Final answer:
Beta-amyloid peptide (1-42) aggregates to form plaques due to its misfolding from soluble alpha-helix to sticky beta-pleated sheets, which disrupts neuronal function and is a signature of Alzheimer's disease.
Step-by-step explanation:
The beta-amyloid peptide (1-42) is known to aggregate and form the core of beta-amyloid plaques, which are hallmark features of Alzheimer's disease. These peptides, arising from the enzymatic cleavage of the APP (amyloid precursor protein), can exist in soluble alpha-helix forms that, under pathological conditions, misfold into beta-pleated sheet structures. This conformational change increases the propensity of the peptides to aggregate, as the beta-pleated sheets are sticky, leading to the formation of plaques that can disrupt neuronal function. The aggregation of beta-amyloid is further implicated in disrupting glutamatergic transmission and is associated with excitotoxicity, which can damage neurons and contribute to the progressive cognitive decline seen in Alzheimer's patients.

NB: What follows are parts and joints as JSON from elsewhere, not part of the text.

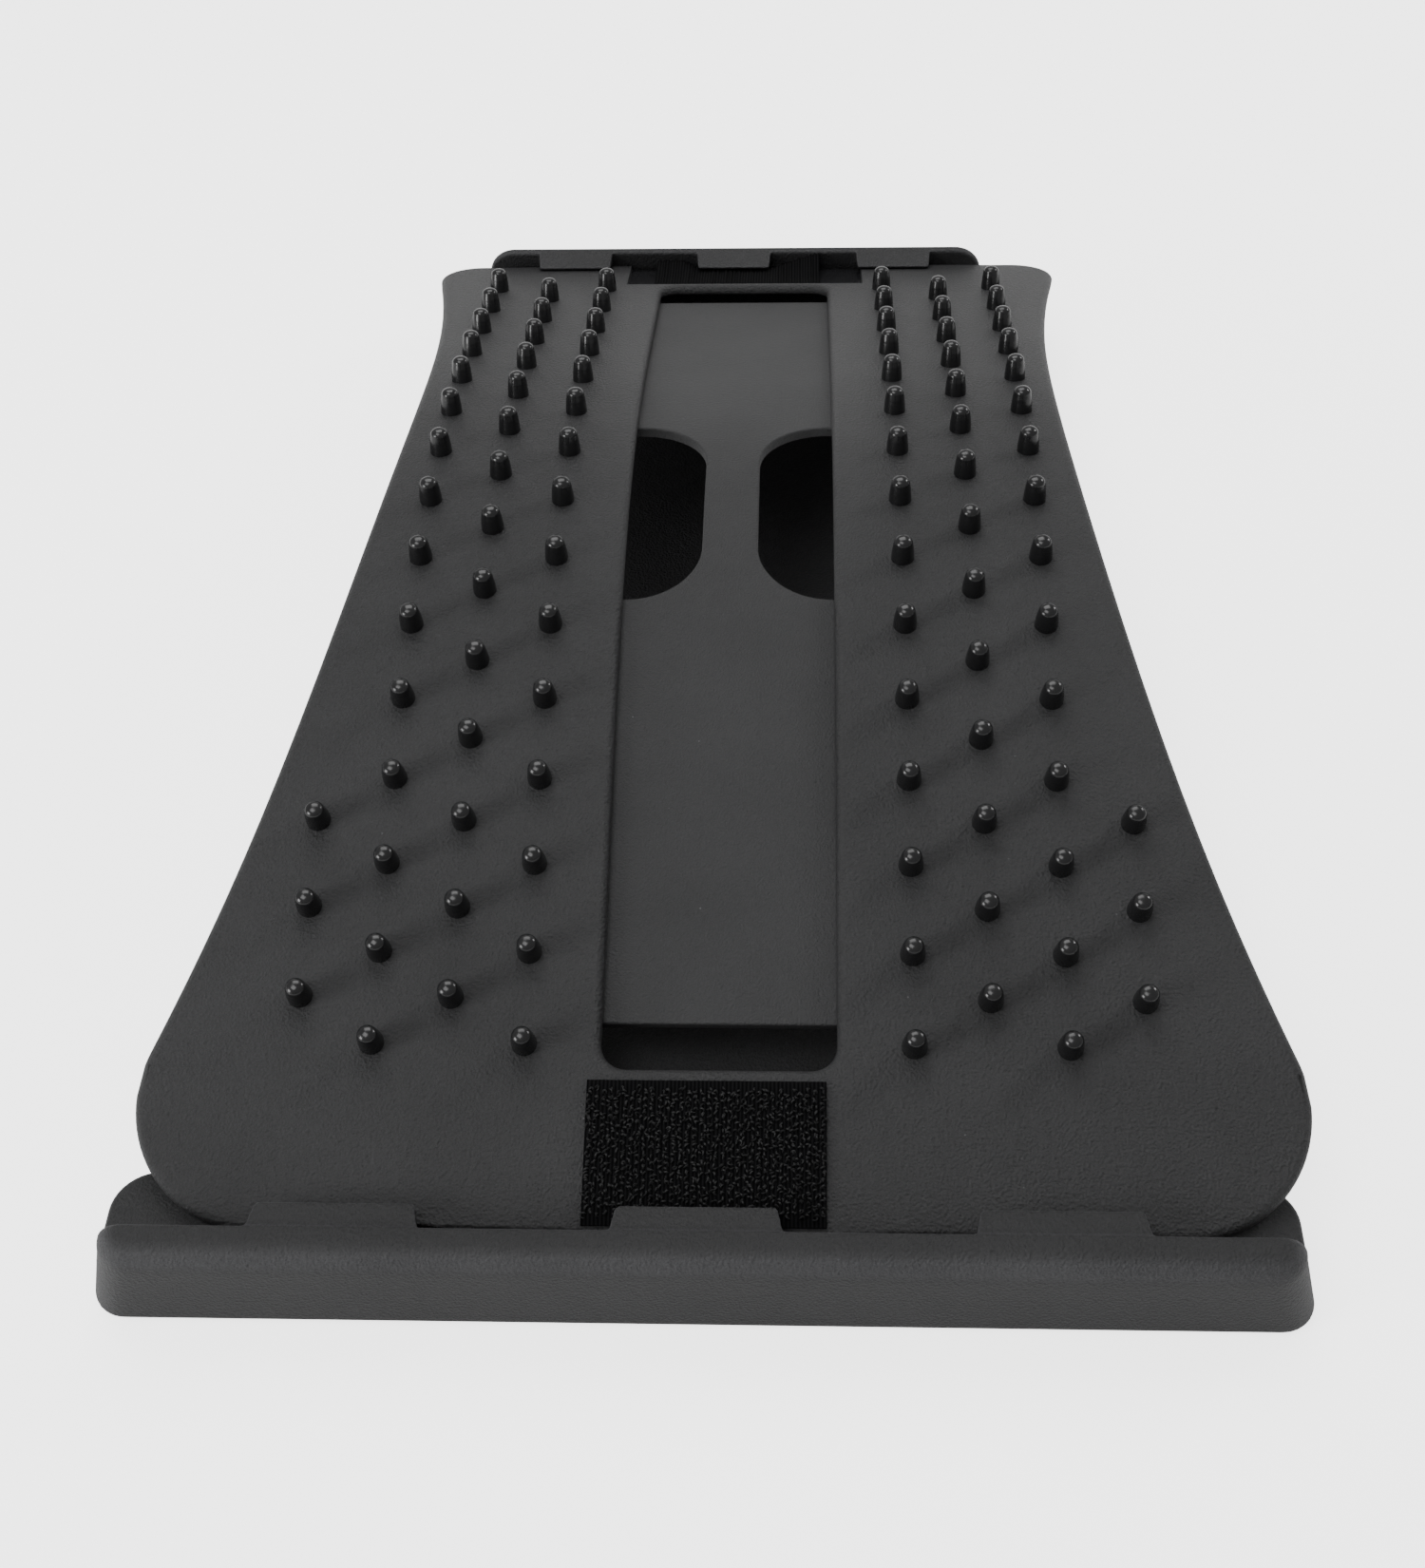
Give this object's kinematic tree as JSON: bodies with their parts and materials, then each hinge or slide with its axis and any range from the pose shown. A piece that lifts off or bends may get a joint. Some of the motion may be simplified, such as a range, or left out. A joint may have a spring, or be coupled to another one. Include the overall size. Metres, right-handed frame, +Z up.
{
  "type": "arched back stretching board",
  "caption": "Arched lumbar stretching board with rows of massage nubs and a spine slot, sprung into a base tray between two rows of hooks.",
  "frame": {"origin": "on the surface the object stands on, under the centre of its bounding box", "axes": "+X across the board, +Y from the wide near end to the narrow far end, +Z up"},
  "size_m": [0.2523, 0.3574, 0.0686],
  "materials": {
    "board_plastic": "leather-grained moulded black plastic, nubs polished",
    "plate_plastic": "fine sand-grained moulded black plastic",
    "base_plastic": "leather-grained moulded black plastic",
    "hook_tape": "black looped hook-and-loop tape",
    "foot_rubber": "matte black rubber"
  },
  "bodies": {
    "base": {"base_tray": "base_plastic", "rubber_foot_1": "foot_rubber", "rubber_foot_2": "foot_rubber", "rubber_foot_3": "foot_rubber", "rubber_foot_4": "foot_rubber"},
    "arch_far": {"arch_board_far": "board_plastic", "centre_plate_far": "plate_plastic", "hook_patch_far": "hook_tape"},
    "arch_near": {"arch_board_near": "board_plastic", "centre_plate_near": "plate_plastic", "hook_patch_near": "hook_tape"}
  },
  "joints": [
    {"name": "far_hook_pivot", "type": "hinge", "parent": "base", "child": "arch_far", "pos_m": [0.0031, 0.1706, 0.02155], "axis": [-1, 0, 0], "range_deg": [0, 6.4]},
    {"name": "board_flex", "type": "hinge", "parent": "arch_far", "child": "arch_near", "pos_m": [0.0031, 0.01579, 0.05578], "axis": [1, 0, 0], "range_deg": [0, 10]}
  ],
  "couplings": [
    {"joint": "board_flex", "follows": "far_hook_pivot", "ratio": 1.56}
  ]
}
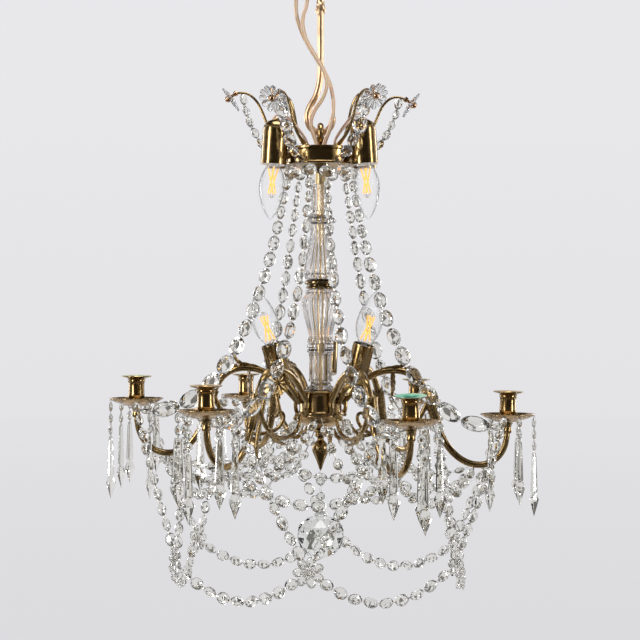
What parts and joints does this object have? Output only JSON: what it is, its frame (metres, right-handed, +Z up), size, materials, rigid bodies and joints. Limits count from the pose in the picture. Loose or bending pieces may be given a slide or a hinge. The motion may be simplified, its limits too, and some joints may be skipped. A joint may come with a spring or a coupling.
{
  "type": "crystal chandelier",
  "caption": "Brass and cut-glass chandelier on a hooked rod: crown with rosettes, glass column, candle arms, bead strings and swags, spear drops, a crystal ball and candle lamps.",
  "frame": {"origin": "middle of the bore in the eye at the top of the hanging rod", "axes": "+Z up along the rod, -Y towards the pictured front, +X to its right"},
  "size_m": [0.5768, 0.522, 0.819],
  "materials": {
    "polished_brass": "polished, coppery",
    "antique_brass": "aged and lacquered, darker in the hollows",
    "brown_brass": "satin, brown patina",
    "crystal": "cut and polished",
    "lamp_glass": "clear, thin blown glass",
    "holder_plastic": "matt moulded",
    "lead_sheath": "clear sheath over coppery strands",
    "connector_plastic": "matt moulded"
  },
  "bodies": {
    "hanger": {"hook_rod": "polished_brass"},
    "chandelier": {"hanging_loop": "antique_brass", "crown_ring": "antique_brass", "crown_dish": "antique_brass", "crown_branches": "antique_brass", "crown_rosettes": "crystal", "crown_tip_balls": "antique_brass", "crown_strings": "crystal", "crown_festoon": "crystal", "upper_socket_cups": "antique_brass", "upper_socket_bushes": "antique_brass", "upper_socket_leads": "lead_sheath", "centre_tube": "antique_brass", "column_tube_glass": "crystal", "column_collar_glass": "crystal", "column_bell_glass": "crystal", "column_brass_collar": "antique_brass", "column_baluster_glass": "crystal", "column_rings_glass": "crystal", "column_cylinder_glass": "crystal", "column_base_cup": "antique_brass", "hub_drum": "antique_brass", "hub_saucer": "brown_brass", "finial": "antique_brass", "candle_arm_1": "antique_brass", "candle_arm_2": "antique_brass", "candle_arm_3": "antique_brass", "candle_arm_4": "antique_brass", "candle_arm_5": "antique_brass", "candle_arm_6": "antique_brass", "arm_leaves": "antique_brass", "arm_scrolls": "antique_brass", "arm_bosses": "antique_brass", "bobeches": "brown_brass", "candle_cups": "antique_brass", "socket_brackets": "antique_brass", "lower_socket_tubes": "antique_brass", "lampholders": "holder_plastic", "graduated_strings": "crystal", "long_strings": "crystal", "swags": "crystal", "swag_rosettes": "crystal", "inner_swags": "crystal", "hub_strings": "crystal", "supply_lead_left": "lead_sheath", "supply_lead_right": "lead_sheath", "lead_connector": "connector_plastic", "prisms": "crystal"},
    "ball_pendant": {"crystal_ball": "crystal"},
    "lamp_1": {"lamp_bulb_1": "lamp_glass"},
    "lamp_2": {"lamp_bulb_2": "lamp_glass"},
    "lamp_3": {"lamp_bulb_3": "lamp_glass"},
    "lamp_4": {"lamp_bulb_4": "lamp_glass"},
    "lamp_5": {"lamp_bulb_5": "lamp_glass"},
    "drop_1": {"outer_prism_1": "crystal"},
    "drop_2": {"outer_prism_2": "crystal"},
    "drop_3": {"outer_prism_3": "crystal"},
    "drop_4": {"outer_prism_4": "crystal"},
    "drop_5": {"outer_prism_5": "crystal"},
    "drop_6": {"outer_prism_6": "crystal"}
  },
  "joints": [
    {"name": "chandelier_swing", "type": "hinge", "parent": "hanger", "child": "chandelier", "pos_m": [0, 0, -0.198], "axis": [1, 0, 0], "range_deg": [-6, 6]},
    {"name": "ball_swing", "type": "hinge", "parent": "chandelier", "child": "ball_pendant", "pos_m": [0, 0, -0.6508], "axis": [1, 0, 0], "range_deg": [-15, 15]},
    {"name": "lamp_1_unscrew", "type": "slide", "parent": "chandelier", "child": "lamp_1", "axis": [-0.0637, -0.0284, -0.9976], "range_m": [0, 0.03]},
    {"name": "lamp_2_unscrew", "type": "slide", "parent": "chandelier", "child": "lamp_2", "axis": [0.0604, -0.0349, -0.9976], "range_m": [0, 0.03]},
    {"name": "lamp_3_unscrew", "type": "slide", "parent": "chandelier", "child": "lamp_3", "axis": [-0.2671, -0.1189, 0.9563], "range_m": [0, 0.03]},
    {"name": "lamp_4_unscrew", "type": "slide", "parent": "chandelier", "child": "lamp_4", "axis": [0.2365, -0.1719, 0.9563], "range_m": [0, 0.03]},
    {"name": "lamp_5_unscrew", "type": "slide", "parent": "chandelier", "child": "lamp_5", "axis": [0.0407, 0.2895, 0.9563], "range_m": [0, 0.03]},
    {"name": "drop_1_swing", "type": "hinge", "parent": "chandelier", "child": "drop_1", "pos_m": [-0.28361, 0.01983, -0.5571], "axis": [0.0698, 0.9976, 0], "range_deg": [-12, 28]},
    {"name": "drop_2_swing", "type": "hinge", "parent": "chandelier", "child": "drop_2", "pos_m": [-0.15898, -0.23569, -0.5616], "axis": [-0.829, 0.5592, 0], "range_deg": [-12, 28]},
    {"name": "drop_3_swing", "type": "hinge", "parent": "chandelier", "child": "drop_3", "pos_m": [0.12463, -0.25553, -0.5731], "axis": [-0.8988, -0.4384, 0], "range_deg": [-12, 28]},
    {"name": "drop_4_swing", "type": "hinge", "parent": "chandelier", "child": "drop_4", "pos_m": [0.28361, -0.01983, -0.5766], "axis": [-0.0698, -0.9976, 0], "range_deg": [-12, 28]},
    {"name": "drop_5_swing", "type": "hinge", "parent": "chandelier", "child": "drop_5", "pos_m": [0.15898, 0.23569, -0.5681], "axis": [0.829, -0.5592, 0], "range_deg": [-12, 28]},
    {"name": "drop_6_swing", "type": "hinge", "parent": "chandelier", "child": "drop_6", "pos_m": [-0.12463, 0.25553, -0.5611], "axis": [0.8988, 0.4384, 0], "range_deg": [-12, 28]}
  ]
}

Additionally, factors such as the impairment of glutamate transporters, the altered expression of synaptic receptors, and interactions with tau protein, all play roles in the toxic effects of amyloid-beta peptides. Prion proteins, normally binding to Ab peptides and preventing their aggregation, when aggregated themselves as PrPsc, can no longer effectively sequester Ab, contributing to the accumulation of beta-amyloid plaques.